Sarebbe interessante sapere di che cosa riescono a discutere, a questo punto delle operazioni, i delegati dell’una e dell’altra parte. Pare evidente quale sia il piano dei russi: spaccare in due l’Ucraina, con Mosca a esercitare un controllo diretto (occhio all’idea di Leonid Pasechnik, presidente della cosiddetta Repubblica di Lugansk, che vuole tenere un referendum per l’adesione della Repubblica alla Federazione russa) o indiretto (su uno Staterello nuovo di zecca, una specie di Donbass ipertrofico) sulla parte a Est del fiume Dnepr, quella più ricca di risorse e di infrastrutture (porti, centrali atomiche, hub ferroviari). Due ucraine come le due Coree, più o meno. Per questo l’esercito russo spinge così tanto al Sud (Mariupol’) e al Nord (Khar’kiv).

Per l’Ucraina, dall’inizio dell’invasione, è invece decisivo tenere Kiev e la regione, perché solo resistendo lì può sperare di sedere a un eventuale tavolo della pace con buoni argomenti. È per questo, e non per straordinarie strategie, che i russi avanzano a Sud e si ritirano dal centro-Nord, e viceversa parlando degli ucraini.

Mentre i combattenti sono impegnati a guadagnare più terreno possibile laddove a ognuno più interessa farlo, riesce difficile immaginare su quale base le delegazioni convenute a Istanbul possano decidere non si dice una tregua, ma almeno un cessate il fuoco.

Continua, intanto, il dramma dei civili.

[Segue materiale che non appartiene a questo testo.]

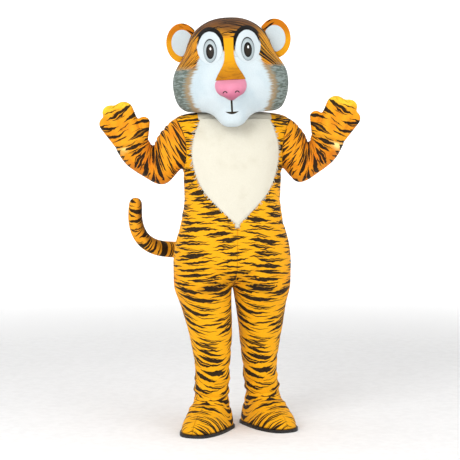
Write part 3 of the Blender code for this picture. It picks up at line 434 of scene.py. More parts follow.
@dataclass(frozen=True)
class FaceFur:
    """Pale face fur, airbrushed brown and grey at its edges, with a striped brow."""

    name: str
    pale: Colour
    blue: Colour
    ochre: Colour
    grey: Colour
    brow: Colour
    crown: Colour
    stroke: Colour

    def material(self) -> bpy.types.Material:
        """Build the finish as a material."""
        graph = Graph(self.name)
        x = graph.attribute("face_x")
        z = graph.attribute("face_z")
        behind = graph.attribute("behind")
        point = graph.point()
        fibre = graph.noise(point, 480.0, 2.0, 0.65)
        cloud = graph.noise(point, 9.0, 2.0)
        hair = graph.noise(graph.vector(x * 6.0, z * 44.0, graph.attribute("depth") * 6.0), 4.0, 2.0)
        far = abs(x)
        colour = graph.blend(cloud.step(0.40, 0.70) * 0.6, self.pale, self.blue)
        bow = (z - CHEEK_Z) / 0.105
        rim = far + bow * bow * 0.042 + (hair - 0.5) * 0.045
        cheek = z.step(1.715, 1.675)
        colour = graph.blend(rim.step(0.172, 0.196) * cheek * 0.85, colour, self.ochre)
        grey = rim.step(0.196, 0.224) * cheek
        colour = graph.blend(grey, colour, self.grey)
        colour = graph.blend((hair - 0.46).step(0.0, 0.14) * grey * 0.6, colour, rgb("9aa8a6"))
        colour = graph.blend(rim.step(0.268, 0.292) * cheek * 0.6, colour, rgb("93a5ab"))
        edge = 1.742 - far.step(0.115, 0.165) * 0.070
        top = (z + (hair - 0.5) * 0.04 - edge).step(0.0, 0.022).most(behind)
        crown = (z - 1.800 + (cloud - 0.5) * 0.05).step(0.0, 0.075)
        side = graph.blend((cloud - 0.4).step(0.0, 0.25) * 0.5, self.brow, rgb("b4690e"))
        colour = graph.blend(top, colour, graph.blend(crown, side, self.crown))
        over = graph.attribute("over") + far * 0.10
        aside = graph.attribute("aside")
        rows = Strokes(0.021, 0.20, 0.40, 0.45, 5.0).mask(graph, aside, over)
        thin = Strokes(0.021, 0.13, 0.20, 0.45, 15.0).mask(graph, aside, over + 0.0105)
        clear = far.step(0.052, 0.075).most(z.step(1.790, 1.812)).most(behind)
        ahead = 1.0 - behind
        colour = graph.blend(rows.most(thin) * top * clear, colour, self.stroke)
        colour = graph.blend(self.arcs(far, z) * ahead, colour, self.stroke)
        colour = graph.blend(self.line(x, z) * ahead, colour, rgb("241c0e"))
        # Painted shade between the fibres.
        colour = graph.deepen(fibre, 0.55, 0.20, colour, rgb("4b4f4c"))
        height = fibre * 0.4 + graph.noise(point, 120.0, 2.0) * 0.7
        return graph.fur(colour, height, 0.45, 0.002, 0.86, 0.05)

    def arcs(self, far: Socket, z: Socket) -> Socket:
        """Black brows that follow the tops of the eye patches."""
        x, high, share = oval(far, z, (EYE_X, PATCH_Z), PATCH_RADII)
        return share.step(1.17, 1.10) * (high - x * 0.45).step(0.10, 0.30)

    def line(self, x: Socket, z: Socket) -> Socket:
        """Painted line under the nose with the smile at its foot."""
        far = abs(x)
        down = (z - 1.476).step(-0.002, 0.003) * (z - 1.540).step(0.004, 0.0)
        middle = far.step(0.0054, 0.0034) * down
        share = far / 0.031
        thick = (1.0 - share * share) * 0.0056
        smile = (thick - abs(z - 1.474 - x * x * 7.0)).step(-0.0008, 0.0010)
        return middle.most(smile)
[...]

Si combatte in città grandi come Mariupol’ (500 mila abitanti) o Khar’kiv (secondo centro dopo la capitale Kiev, 1,5 milioni di abitanti). La stessa Irpin’, che nessuno fino a due settimane fa aveva sentito nominare, conta 80 mila abitanti. E per quanto l’esodo di rifugiati e profughi le abbia in parte svuotate, la strage è inevitabile. La Rete abbonda di filmati, soprattutto da Mariupol’, in cui si vedono i carri armati che sparano contro i palazzi, le mitragliatrici pesanti che sparano da una casa all’altra, i missili che piombano sulle strade. I bilanci di questi giorni, inquinati dalle propagande e dalla scarsità di testimonianze dirette e oggettive, sono poco affidabili. Purtroppo verrà il momento di aggiornarli, e sarà solo per scoprirli ancor più terrificanti.

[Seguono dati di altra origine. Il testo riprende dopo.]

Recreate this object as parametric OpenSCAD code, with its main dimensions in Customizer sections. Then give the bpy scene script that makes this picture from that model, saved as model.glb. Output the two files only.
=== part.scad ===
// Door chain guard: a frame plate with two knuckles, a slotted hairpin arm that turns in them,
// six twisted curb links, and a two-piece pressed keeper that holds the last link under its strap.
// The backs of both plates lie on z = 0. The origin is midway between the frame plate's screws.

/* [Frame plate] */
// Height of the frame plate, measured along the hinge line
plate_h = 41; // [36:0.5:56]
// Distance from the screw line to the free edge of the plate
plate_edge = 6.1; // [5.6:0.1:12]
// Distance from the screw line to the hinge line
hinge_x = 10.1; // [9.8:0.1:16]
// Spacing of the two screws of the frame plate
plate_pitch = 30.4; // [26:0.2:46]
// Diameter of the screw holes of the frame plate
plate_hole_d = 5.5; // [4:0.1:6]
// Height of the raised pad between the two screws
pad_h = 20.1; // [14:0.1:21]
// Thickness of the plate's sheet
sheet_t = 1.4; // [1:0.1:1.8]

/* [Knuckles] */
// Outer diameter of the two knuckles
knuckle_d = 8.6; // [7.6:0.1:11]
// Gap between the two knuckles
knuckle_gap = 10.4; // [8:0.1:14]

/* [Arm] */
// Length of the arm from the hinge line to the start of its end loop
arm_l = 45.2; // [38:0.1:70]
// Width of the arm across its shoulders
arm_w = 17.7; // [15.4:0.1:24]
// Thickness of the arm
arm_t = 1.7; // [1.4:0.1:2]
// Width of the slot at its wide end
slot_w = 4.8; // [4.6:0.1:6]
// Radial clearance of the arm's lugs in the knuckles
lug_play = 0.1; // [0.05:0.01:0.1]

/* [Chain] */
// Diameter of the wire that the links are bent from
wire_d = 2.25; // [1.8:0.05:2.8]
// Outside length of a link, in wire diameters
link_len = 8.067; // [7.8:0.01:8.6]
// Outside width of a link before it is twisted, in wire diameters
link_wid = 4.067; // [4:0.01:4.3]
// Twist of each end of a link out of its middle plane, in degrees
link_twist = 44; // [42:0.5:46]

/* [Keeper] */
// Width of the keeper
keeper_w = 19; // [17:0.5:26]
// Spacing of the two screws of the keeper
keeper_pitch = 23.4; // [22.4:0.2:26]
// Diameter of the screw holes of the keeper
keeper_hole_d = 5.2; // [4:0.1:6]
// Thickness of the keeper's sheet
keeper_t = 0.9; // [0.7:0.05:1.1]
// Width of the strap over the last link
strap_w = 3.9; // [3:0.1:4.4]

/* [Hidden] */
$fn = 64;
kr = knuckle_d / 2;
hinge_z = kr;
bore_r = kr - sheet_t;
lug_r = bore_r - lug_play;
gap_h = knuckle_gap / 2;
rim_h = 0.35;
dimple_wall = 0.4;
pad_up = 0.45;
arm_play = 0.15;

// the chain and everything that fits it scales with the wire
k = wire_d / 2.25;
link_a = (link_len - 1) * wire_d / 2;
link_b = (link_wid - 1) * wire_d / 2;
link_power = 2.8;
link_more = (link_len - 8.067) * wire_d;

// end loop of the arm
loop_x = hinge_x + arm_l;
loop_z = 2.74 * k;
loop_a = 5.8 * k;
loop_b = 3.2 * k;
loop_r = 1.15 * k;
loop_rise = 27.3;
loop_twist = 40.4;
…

Intanto il Cremlino continua a cercare di tappare le falle aperte nella società dalla guerra e nell’economia dalle sanzioni. La stretta sull’informazione è ormai totale, tanto che la Novaja Gazeta, diretta dal premio Nobel Muratov, stanca di rischiare la chiusura d’imperio, ha deciso di sospendere volontariamente le pubblicazioni fino alla fine della «operazione speciale» voluta da Putin. Sull’altro lato, il rublo si apprezza (ce ne vogliono 92 per un dollaro, erano 140 subito dopo l’inizio del conflitto) grazie al sostegno delle riserve della Banca Centrale di Russia e al flusso di denaro fresco portato dall’export di gas e petrolio. A proposito: Putin dice che da fine marzo i «Paesi ostili», categoria che include quelli Ue, dovranno pagare le forniture in rubli. Sono già partiti molti no, ma il Cremlino ha fatto sapere di non avere intenzione di fornire gratis il prezioso gas. Un altro braccio di ferro, chi cederà?